= Set problem =
Read the data and repeat all of it exactly.

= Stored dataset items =

[Start]

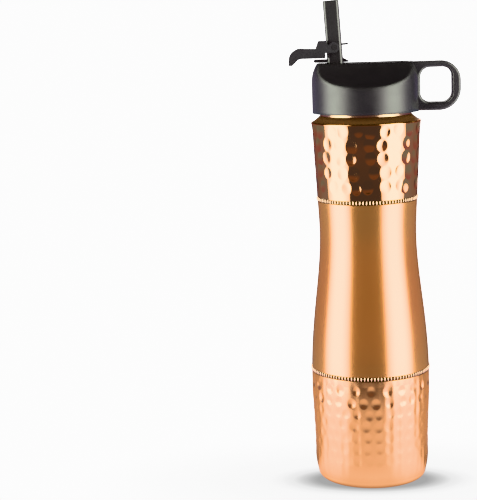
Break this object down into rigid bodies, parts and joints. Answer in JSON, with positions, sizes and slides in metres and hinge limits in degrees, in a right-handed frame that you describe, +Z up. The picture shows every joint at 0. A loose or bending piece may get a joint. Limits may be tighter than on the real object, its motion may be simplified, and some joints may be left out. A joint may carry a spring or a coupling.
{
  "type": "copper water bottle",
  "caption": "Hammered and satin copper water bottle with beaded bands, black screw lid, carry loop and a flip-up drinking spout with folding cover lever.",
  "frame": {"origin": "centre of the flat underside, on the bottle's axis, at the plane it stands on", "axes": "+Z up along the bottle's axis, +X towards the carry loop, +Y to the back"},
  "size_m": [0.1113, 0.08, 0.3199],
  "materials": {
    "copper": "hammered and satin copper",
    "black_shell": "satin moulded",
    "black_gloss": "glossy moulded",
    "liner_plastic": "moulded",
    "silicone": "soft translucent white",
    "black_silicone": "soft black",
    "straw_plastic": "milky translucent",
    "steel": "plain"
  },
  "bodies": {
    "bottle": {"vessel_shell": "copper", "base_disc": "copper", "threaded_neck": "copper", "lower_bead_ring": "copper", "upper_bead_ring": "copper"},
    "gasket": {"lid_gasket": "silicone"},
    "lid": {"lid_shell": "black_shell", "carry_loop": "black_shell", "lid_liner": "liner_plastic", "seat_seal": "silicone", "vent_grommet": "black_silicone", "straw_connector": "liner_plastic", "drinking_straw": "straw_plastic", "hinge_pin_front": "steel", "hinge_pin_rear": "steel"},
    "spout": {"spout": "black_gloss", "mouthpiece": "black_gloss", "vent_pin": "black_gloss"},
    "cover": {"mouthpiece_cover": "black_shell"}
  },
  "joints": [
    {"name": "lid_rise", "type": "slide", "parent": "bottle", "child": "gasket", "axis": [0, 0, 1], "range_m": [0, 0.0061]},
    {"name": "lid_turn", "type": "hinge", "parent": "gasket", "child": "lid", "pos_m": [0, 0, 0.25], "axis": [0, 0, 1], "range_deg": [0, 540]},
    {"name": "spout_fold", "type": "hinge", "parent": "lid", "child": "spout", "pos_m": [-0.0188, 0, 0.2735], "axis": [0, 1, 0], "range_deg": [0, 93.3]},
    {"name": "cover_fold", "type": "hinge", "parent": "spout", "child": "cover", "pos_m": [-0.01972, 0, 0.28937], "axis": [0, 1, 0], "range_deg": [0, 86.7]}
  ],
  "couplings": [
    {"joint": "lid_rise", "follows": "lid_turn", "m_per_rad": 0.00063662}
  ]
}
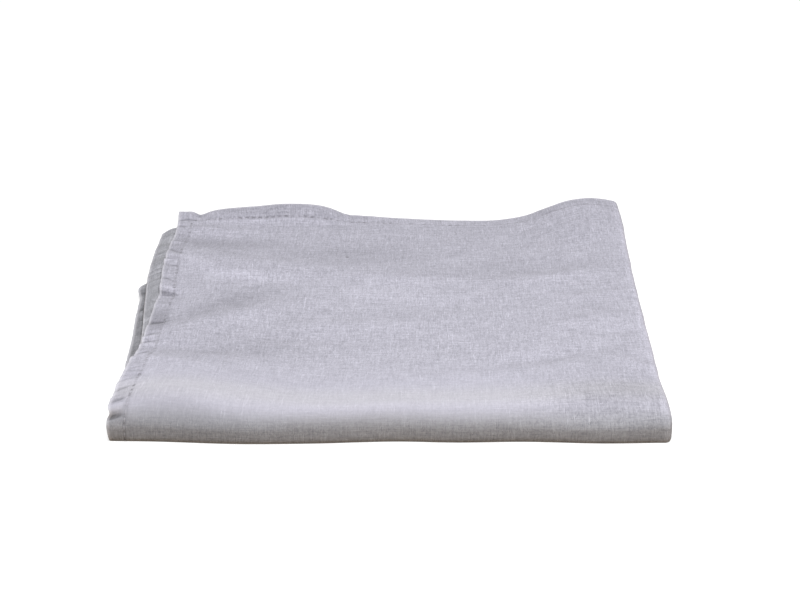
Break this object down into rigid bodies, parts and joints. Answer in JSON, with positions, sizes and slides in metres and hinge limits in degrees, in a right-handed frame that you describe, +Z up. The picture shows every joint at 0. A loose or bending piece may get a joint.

[End]

= Complete answer =
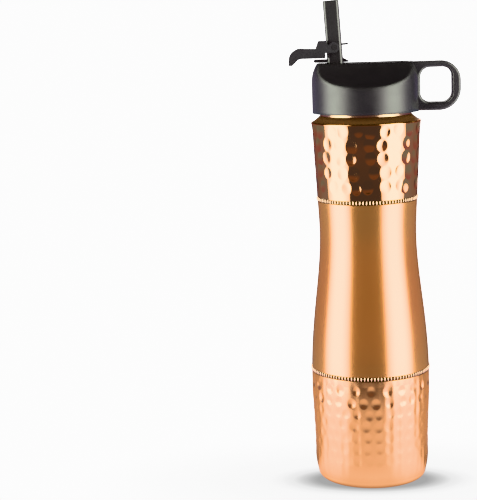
Break this object down into rigid bodies, parts and joints. Answer in JSON, with positions, sizes and slides in metres and hinge limits in degrees, in a right-handed frame that you describe, +Z up. The picture shows every joint at 0. A loose or bending piece may get a joint. Limits may be tighter than on the real object, its motion may be simplified, and some joints may be left out. A joint may carry a spring or a coupling.
{
  "type": "copper water bottle",
  "caption": "Hammered and satin copper water bottle with beaded bands, black screw lid, carry loop and a flip-up drinking spout with folding cover lever.",
  "frame": {"origin": "centre of the flat underside, on the bottle's axis, at the plane it stands on", "axes": "+Z up along the bottle's axis, +X towards the carry loop, +Y to the back"},
  "size_m": [0.1113, 0.08, 0.3199],
  "materials": {
    "copper": "hammered and satin copper",
    "black_shell": "satin moulded",
    "black_gloss": "glossy moulded",
    "liner_plastic": "moulded",
    "silicone": "soft translucent white",
    "black_silicone": "soft black",
    "straw_plastic": "milky translucent",
    "steel": "plain"
  },
  "bodies": {
    "bottle": {"vessel_shell": "copper", "base_disc": "copper", "threaded_neck": "copper", "lower_bead_ring": "copper", "upper_bead_ring": "copper"},
    "gasket": {"lid_gasket": "silicone"},
    "lid": {"lid_shell": "black_shell", "carry_loop": "black_shell", "lid_liner": "liner_plastic", "seat_seal": "silicone", "vent_grommet": "black_silicone", "straw_connector": "liner_plastic", "drinking_straw": "straw_plastic", "hinge_pin_front": "steel", "hinge_pin_rear": "steel"},
    "spout": {"spout": "black_gloss", "mouthpiece": "black_gloss", "vent_pin": "black_gloss"},
    "cover": {"mouthpiece_cover": "black_shell"}
  },
  "joints": [
    {"name": "lid_rise", "type": "slide", "parent": "bottle", "child": "gasket", "axis": [0, 0, 1], "range_m": [0, 0.0061]},
    {"name": "lid_turn", "type": "hinge", "parent": "gasket", "child": "lid", "pos_m": [0, 0, 0.25], "axis": [0, 0, 1], "range_deg": [0, 540]},
    {"name": "spout_fold", "type": "hinge", "parent": "lid", "child": "spout", "pos_m": [-0.0188, 0, 0.2735], "axis": [0, 1, 0], "range_deg": [0, 93.3]},
    {"name": "cover_fold", "type": "hinge", "parent": "spout", "child": "cover", "pos_m": [-0.01972, 0, 0.28937], "axis": [0, 1, 0], "range_deg": [0, 86.7]}
  ],
  "couplings": [
    {"joint": "lid_rise", "follows": "lid_turn", "m_per_rad": 0.00063662}
  ]
}
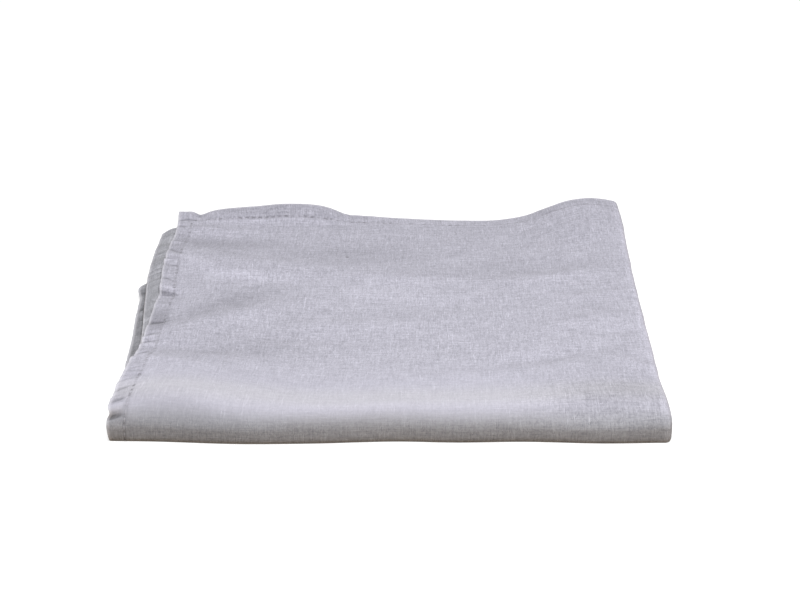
Break this object down into rigid bodies, parts and joints. Answer in JSON, with positions, sizes and slides in metres and hinge limits in degrees, in a right-handed frame that you describe, +Z up. The picture shows every joint at 0. A loose or bending piece may get a joint.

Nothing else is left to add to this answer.